Pete's Log: checksum storage service
Entry #1746, (Coding, Hacking, & CS stuff)(posted when I was 33 years old.)
Does this make any sense at all?
Lately I've been pondering ... I dunno ... let's call it "private cloud infrastructure," since that sounds fancy. But what I've been thinking about is what sort of things I want to keep online and which of those things I want to make publicly accessible.
Since I have access to my own hosting and since my trust in companies such as Facebook has been decreasing of late, one thing that's important to me is solutions I can host on my own, so that I control the data. But while pondering such things, the following idea came to me:
What if there were some sort of service to which you can upload timestamped cryptographic hashes?
Would that be useful at all? Here's the scenario that first caused me to think of it: a smart phone app that uploads location data to a private web hosting service. This would allow you to track your own location over time without having to entrust that information to a third party. But what if you found yourself in a situation in which you needed to prove that you were (or were not) at a particular location? I'm not sure how reliable data that has been under your sole control will be as proof. But what if you had uploaded a hash of each dataset with a timestamp to some remote checksum storage service? Would that make the information more reliable?
Another use case I just thought of was if you are writing notes for some project and want to keep them private, but think you may need to use them in the future to prove prior art or something along those lines.

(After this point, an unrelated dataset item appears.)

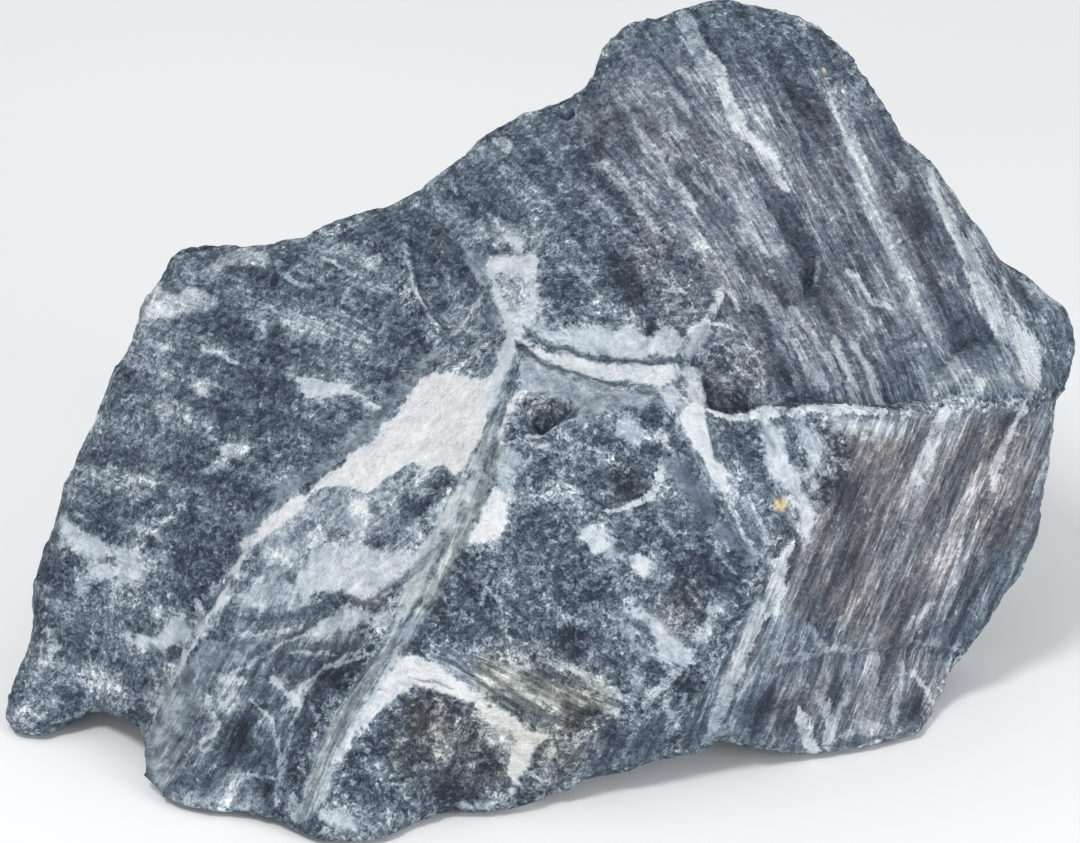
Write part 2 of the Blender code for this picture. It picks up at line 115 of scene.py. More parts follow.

I am far from being an expert on cryptographic hashing, but as far as my understanding goes, good hash functions, such as SHA-2, have no known collision or preimage attacks. Maybe for good measure one could upload a public encryption key to the service when signing up and then upload the signatures for the data instead, but it is my understanding that in general a signature is generated by encrypting a hash of the data with the private key, so one is just as dependent on the hash function being cryptographically sound.
Anyway, I've googled a bit and not come up with any information about such a service existing. (The term "hash storage" was a particularly useless search term, since it only came up with information about how to store marijuana.)
So three questions to the internet:
- Is this feasible?
- Does it already exist?
- Would there be any demand for it?
It's not something I personally could imagine paying for. But maybe if it existed as some free trustworthy distributed cloud service, I might consider it.